Não só estamos a fazer exigências irrazoáveis aos pais para que estejam com os seus filhos 24 horas por dia, como estamos a bloquear o desenvolvimento de seres humanos independentes.

O mundo de hoje é diferente, diríamos? Ah, sim, é. Desde 1993, o número de crianças com menos de 14 anos que foram assassinadas desceu 36%. Entre as crianças entre os 14 e 17 anos, os homicídios desceram 60%. Pouco mais de 1% das crianças desaparecidas são sequestradas por estranhos ou sequer conhecidos pouco próximos, segundo o Centro Nacional para as Crianças Desaparecidas e Exploradas.

Só parece mais assustador porque temos muito mais informação. São-nos oferecidas diariamente histórias de crianças desaparecidas em todo o país. Antigamente, parecia muito mais seguro porque as histórias trágicas ficavam pelos jornais e emissoras locais.

As estatísticas baixaram por sermos muito mais cautelosos? Talvez sim. Mas provavelmente não, dado o elevado número de ataques contra crianças que no passado ficavam por reportar devido ao estigma social que comportavam.

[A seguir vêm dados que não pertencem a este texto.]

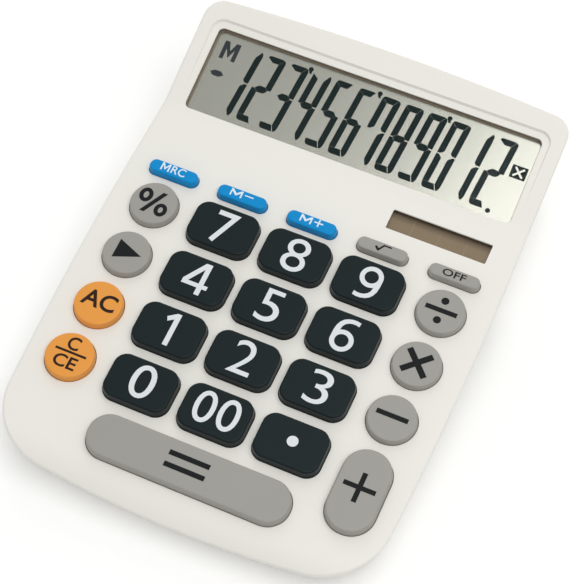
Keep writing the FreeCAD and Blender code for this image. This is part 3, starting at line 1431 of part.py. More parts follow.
def make_battery_door():
    """The sliding door under the battery, with tongues along its sides and a ribbed thumb grip."""
    body = new_body("battery_door")
    half = size("door_width") / 2
    plate = new_sketch(body, "door_plate", lift=UNDERSIDE)
    draw_rectangle(plate, -half, half, size("door_front_y"), REAR_FACE_Y - DOOR_SETBACK, DOOR_CORNER)
    pad(body, plate, size("door_thickness"))
    tongue = new_sketch(body, "door_tongue", lift=TONGUE_LOW)
    draw_rectangle(tongue, -half - DOOR_TONGUE, half + DOOR_TONGUE,
                   size("door_front_y") + TONGUE_START, REAR_FACE_Y - TONGUE_END, ROOM_CORNER)
    pad(body, tongue, UNDERSIDE + size("door_thickness") - TONGUE_LOW)
    for number in range(GRIP_COUNT):
        groove = new_sketch(body, "door_grip_%d" % number, lift=UNDERSIDE)
        groove_y = REAR_FACE_Y - GRIP_INSET - number * GRIP_PITCH
        draw_rectangle(groove, -GRIP_HALF_LENGTH, GRIP_HALF_LENGTH, groove_y, groove_y + GRIP_WIDTH,
                       LAYER_CORNER)
        pocket(body, groove, GRIP_DEPTH, reverse=True)
    finish(body, "battery_door")


make_battery_cell()
make_contact("battery_plus_contact", 1, as_size(2.1))
make_contact("battery_minus_contact", -1, as_size(3.3))
make_battery_leads()
make_battery_door()


# The screws and the feet

# The cross recess of a screw's head, as shares of its radius and height, and half a slot's width
RECESS_REACH = 0.6
RECESS_DEPTH = 0.5
RECESS_HALF = as_size(0.2)
# How far a screw stays clear of its pilot hole's wall
SHANK_GAP = as_size(0.02)
SMALL_HEAD = [as_size(1.3), as_size(0.9)]
LARGE_HEAD = [as_size(1.7), as_size(1.3)]


def screw_group(name, head, shank_radius, shank_length, places):
    """Like screws that stand head down, each a head and a shank, placed by their heads' seats."""
    head_radius, head_height = head
    reach = head_radius * RECESS_REACH
    screws = []
    for number, (x, y, z) in enumerate(places):
        tag = "%s_%d" % (name, number)
        foot = z - head_height - 0.1
        recess_top = z - head_height * RECESS_DEPTH
        head_body = cylinder(tag + "_head", head_radius, head_height, x, y, z - head_height)
        shank = cylinder(tag + "_shank", shank_radius, shank_length, x, y, z - 0.1)
        slot = block(tag + "_slot", x - reach, x + reach, y - RECESS_HALF, y + RECESS_HALF, foot,
                     recess_top)
        cross = block(tag + "_cross", x - RECESS_HALF, x + RECESS_HALF, y - reach, y + reach, foot,
                      recess_top)
        solid = fuse(tag + "_solid", [head_body, shank])
        screws.append(cut(tag, solid, fuse(tag + "_recess", [slot, cross])))
    group = doc.addObject("Part::Compound", name)
    group.Links = screws
    return group


def make_screws():
    """The screws of the board, of the display frame and of the case."""
    small_shank = size("pilot_radius") - SHANK_GAP
    board = screw_group("board_screws", SMALL_HEAD, small_shank, as_size(4.5),
                        [(x, y, BOARD_BOTTOM) for x, y in BOARD_POSTS])
    place_on_deck(board)
    finish(board, "board_screws")
    frame = screw_group("frame_screws", SMALL_HEAD, small_shank, as_size(2.6),
                        [(x, TAB_Y, FRAME_PLATE_TOP - TAB_THICKNESS) for x in FRAME_TABS])
    place_in_display(frame)
    finish(frame, "frame_screws")
    case = screw_group("case_screws", LARGE_HEAD, size("case_pilot_radius") - SHANK_GAP, as_size(6),
                       [(x, y, -size("seat_depth")) for x, y, top in CASE_POSTS])
    place_on_deck(case)
    finish(case, "case_screws")


def make_rubber_feet():
    """Four round feet let into the underside, with their lower edges rounded."""
    feet = []
    for number, (x, y, top) in enumerate(FEET):
        disc = cylinder("foot_disc_%d" % number, size("foot_radius"), top, x, y)
        foot = doc.addObject("Part::Fillet", "foot_%d" % number)
        foot.Base = disc
        doc.recompute()
        is_lower = level_edge(0)
        lower_edge = [index for index, edge in enumerate(disc.Shape.Edges, 1) if is_lower(edge)][0]
        foot.Edges = [(lower_edge, FOOT_ROUNDING, FOOT_ROUNDING)]
        feet.append(foot)
    group = doc.addObject("Part::Compound", "rubber_feet")
    group.Links = feet
    finish(group, "rubber_feet")


make_screws()
make_rubber_feet()


# Check and export

def check_document():
    """Stops if any object failed, or any piece is empty or not valid."""
    doc.recompute()
    for thing in doc.Objects:
        if "Invalid" in thing.State or "Error" in thing.State:
            raise RuntimeError("%s failed: %s" % (thing.Name, thing.State))
    for name, piece in PIECES.items():
        if piece.Shape.isNull() or not piece.Shape.isValid():
            raise RuntimeError("%s has no valid shape" % name)


def export_pieces():
    """Writes each piece to its own file."""
    os.makedirs("parts", exist_ok=True)
    for name, piece in PIECES.items():
        piece.Shape.exportStep("parts/%s.step" % name)
    print("%d pieces written" % len(PIECES))


check_document()
export_pieces()
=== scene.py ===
import math

import bmesh
import bpy
from mathutils import Matrix, Vector


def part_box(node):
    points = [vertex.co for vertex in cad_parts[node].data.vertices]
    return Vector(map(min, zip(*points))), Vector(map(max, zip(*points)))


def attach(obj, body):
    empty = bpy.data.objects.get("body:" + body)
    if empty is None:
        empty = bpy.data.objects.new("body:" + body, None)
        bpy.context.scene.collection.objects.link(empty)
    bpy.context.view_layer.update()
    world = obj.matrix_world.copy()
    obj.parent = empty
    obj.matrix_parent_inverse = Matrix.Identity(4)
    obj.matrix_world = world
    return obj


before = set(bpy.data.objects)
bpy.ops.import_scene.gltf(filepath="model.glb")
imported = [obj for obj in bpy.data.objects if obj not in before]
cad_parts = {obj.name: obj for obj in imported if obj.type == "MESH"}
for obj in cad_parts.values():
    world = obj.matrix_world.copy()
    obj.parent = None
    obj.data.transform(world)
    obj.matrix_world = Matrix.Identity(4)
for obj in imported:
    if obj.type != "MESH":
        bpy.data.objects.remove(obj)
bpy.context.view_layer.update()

MM = 0.001


# The view
# The camera stands in front of the calculator, to its right and well above it, and looks down
# the keyboard. The place, the target and the small roll, in mm and degrees, were worked out from
# the key rows.

camera_data = bpy.data.cameras.new("camera")
camera_data.sensor_fit = "HORIZONTAL"
camera_data.sensor_width = 36
camera_data.lens = 118.99
camera = bpy.data.objects.new("camera", camera_data)
camera_place = Vector((120.60, -289.01, 495.33)) * MM
camera_target = Vector((1.77, -3.12, 20.40)) * MM
camera_roll = Matrix.Rotation(math.radians(1.71), 4, "Z")
look = (camera_target - camera_place).to_track_quat("-Z", "Y").to_matrix().to_4x4()
camera.matrix_world = Matrix.Translation(camera_place) @ look @ camera_roll
bpy.context.scene.collection.objects.link(camera)
bpy.context.scene.camera = camera
bpy.context.scene.view_settings.view_transform = "Standard"


# The table
# A plain white laminate table top, much larger than the calculator. It is pressed smooth, so it
# has no grain, only the faintest change of tone.

# The table's radius in m, and how much brighter than its lit surface it looks to the camera
TABLE_RADIUS = 4.0
TABLE_LIFT = 0.16

# A colour mix has several sockets of one name, so these go by number: its share, its two colours
# in and its colour out.
MIX_SHARE = 0
MIX_FIRST = 6
MIX_SECOND = 7
MIX_COLOUR = 2


def to_linear(hex_colour):
    """Turns an sRGB hex value into the linear colour that the shaders take."""
    parts = [int(hex_colour[i:i + 2], 16) / 255 for i in (1, 3, 5)]
    linear = [p / 12.92 if p <= 0.04045 else ((p + 0.055) / 1.055) ** 2.4 for p in parts]
    return (*linear, 1.0)


def add_node(tree, kind, settings=None, values=None, links=None):
    """Adds a node with its settings, its sockets' values and the sockets that feed it."""
    node = tree.nodes.new(kind)
    for name, value in (settings or {}).items():
        setattr(node, name, value)
    for socket, value in (values or {}).items():
        node.inputs[socket].default_value = value
    for socket, source in (links or {}).items():
        tree.links.new(source, node.inputs[socket])
    return node


def new_tree(name):
    """A new material with an empty node tree."""
    material = bpy.data.materials.new(name)
    material.use_nodes = True
    material.node_tree.nodes.clear()
    return material, material.node_tree


table_mesh = bpy.data.meshes.new("table")
shape = bmesh.new()
bmesh.ops.create_circle(shape, cap_ends=True, segments=64, radius=TABLE_RADIUS)
shape.to_mesh(table_mesh)
shape.free()
table = bpy.data.objects.new("table", table_mesh)
bpy.context.scene.collection.objects.link(table)
table_white, tree = new_tree("laminate_white")
place = add_node(tree, "ShaderNodeTexCoord")
# The tone drifts over some 300 mm.
cloud = add_node(tree, "ShaderNodeTexNoise", values={"Scale": 3.0, "Detail": 2.0},
                 links={"Vector": place.outputs["Object"]})
tone = add_node(tree, "ShaderNodeMix", settings={"data_type": "RGBA"},
                values={MIX_FIRST: to_linear("#F3F3F1"), MIX_SECOND: to_linear("#F6F6F5")},
                links={MIX_SHARE: cloud.outputs["Fac"]})
matt = add_node(tree, "ShaderNodeBsdfDiffuse", links={"Color": tone.outputs[MIX_COLOUR]})
# The camera, gloss and clear parts see the table a little brighter, which keeps the
# calculator's shadow and makes the background white.
ray = add_node(tree, "ShaderNodeLightPath")
seen = add_node(tree, "ShaderNodeMath", settings={"operation": "MAXIMUM"},
                links={0: ray.outputs["Is Camera Ray"], 1: ray.outputs["Is Glossy Ray"]})
seen = add_node(tree, "ShaderNodeMath", settings={"operation": "MAXIMUM"},
                links={0: seen.outputs[0], 1: ray.outputs["Is Transmission Ray"]})
lift = add_node(tree, "ShaderNodeMath", settings={"operation": "MULTIPLY"},
                values={1: TABLE_LIFT}, links={0: seen.outputs[0]})
glow = add_node(tree, "ShaderNodeEmission", links={"Strength": lift.outputs[0]})
both = add_node(tree, "ShaderNodeAddShader", links={0: matt.outputs[0], 1: glow.outputs[0]})
add_node(tree, "ShaderNodeOutputMaterial", links={"Surface": both.outputs[0]})
table.data.materials.append(table_white)


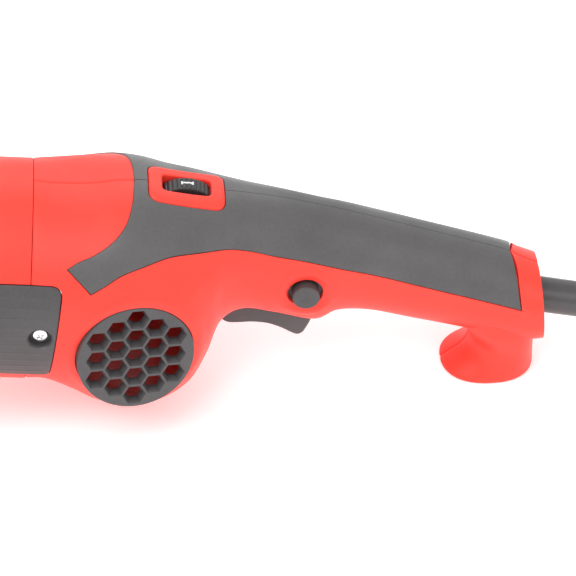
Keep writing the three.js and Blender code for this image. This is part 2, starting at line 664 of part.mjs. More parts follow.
function motorShaft() {
  const journal = 3.5;
  const end = REAR_SEAT + 9;
  return turn([
    [MODULE * CROWN_TEETH / 2 - 5, 0], [MODULE * CROWN_TEETH / 2 - 5, journal], [38, journal],
    [38, SHAFT_R], [end - 1, SHAFT_R], [end, SHAFT_R - 1], [end, 0],
  ], 20);
}

const armatureCore = () =>
  tube("x", 18.3, ARMATURE_R, ARMATURE_FRONT, ARMATURE_FRONT + ARMATURE_LENGTH, [0, 0], 24);

function armatureWinding() {
  const [x0, x1] = [ARMATURE_FRONT, ARMATURE_FRONT + ARMATURE_LENGTH];
  const bore = SHAFT_R + GAP;
  return turn([
    [x0 - 7, bore], [x0 - 7, 15], [x0 - 4, 20], [x0 - GAP, 20], [x0 - GAP, 18], [x1 + GAP, 18],
    [x1 + GAP, 20], [x1 + 4, 20], [x1 + 7, 15], [x1 + 7, bore], [x0 - 7, bore],
  ], 16);
}

function commutator() {
  const [x0, x1] = [BRUSH_X - 9, BRUSH_X + 7];
  const bore = SHAFT_R + GAP;
  return turn([[x0, bore], [x0, COMMUTATOR_R + 1.6], [x0 + 2.4, COMMUTATOR_R + 1.6],
    [x0 + 2.4, COMMUTATOR_R], [x1, COMMUTATOR_R], [x1, bore], [x0, bore]], 20);
}

function coolingFan() {
  const [x0, x1] = [BODY_FRONT + 7, BODY_FRONT + 18];
  const hub = tube("x", SHAFT_R + GAP, 10, x0, x1, [0, 0], 20);
  const back = tube("x", 9, FAN_R, x1 - 2, x1, [0, 0], 22);
  const blades = Array.from({ length: 11 }, (_, k) =>
    box(x0 + 1, x1 - 1, -0.9, 0.9, 9, FAN_R - 0.5).rotateX((k / 11) * 2 * Math.PI));
  return join(hub, back, ...blades);
}

const leftBrush = () =>
  box(BRUSH_X - 3, BRUSH_X + 3, -BODY_R + 15.5, -COMMUTATOR_R - 0.4, -5, 5);

function leftBrushHolder() {
  const outer = box(BRUSH_X - 6, BRUSH_X + 6, -BODY_R + BODY_WALL + 1, -COMMUTATOR_R - 3.5, -8, 8);
  return cut(outer, box(BRUSH_X - 3.3, BRUSH_X + 3.3, -BODY_R + 12.5, 0, -5.3, 5.3));
}

// ---------- gears ----------
// One bevel tooth: a trapezoid at the gear's outer end that shrinks towards the cones' meeting point.
// The corners are given at full size by place(across, height).
function bevelTooth(place, pitchHalf, addendum, dedendum, slope) {
  const corners = [
    [-pitchHalf - dedendum * slope, -dedendum], [pitchHalf + dedendum * slope, -dedendum],
    [pitchHalf - addendum * slope, addendum], [-pitchHalf + addendum * slope, addendum],
  ].map(([across, height]) => place(across, height));
  return skin([corners, corners.map((p) => p.map((v) => v * (1 - TOOTH_LENGTH)))]);
}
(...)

Os Meitivs deverão voltar a encontrar-se novamente com funcionários da comissão, a quem esperam fazer entender que as suas decisões têm que ver com uma filosofia de educação e não com negligência.

“Todo este medo está mal situado. O maior medo que a nossa sociedade deveria ter é o de estarmos a educar crianças que não saberão ser independentes”, comenta Danielle Metiv. “Acham que a criança independente vai aparecer como o génio saído da garrafa? É preciso tempo.”

Ela está certa. Não, nem todos os pais deixarão os filhos caminhar um quilómetro sozinhos numa rua cheia de trânsito. É um bocadinho extremo. Mas deixá-los dar pequenos passos é uma experiência humana que tem de acompanhar o nosso regresso ao bom senso.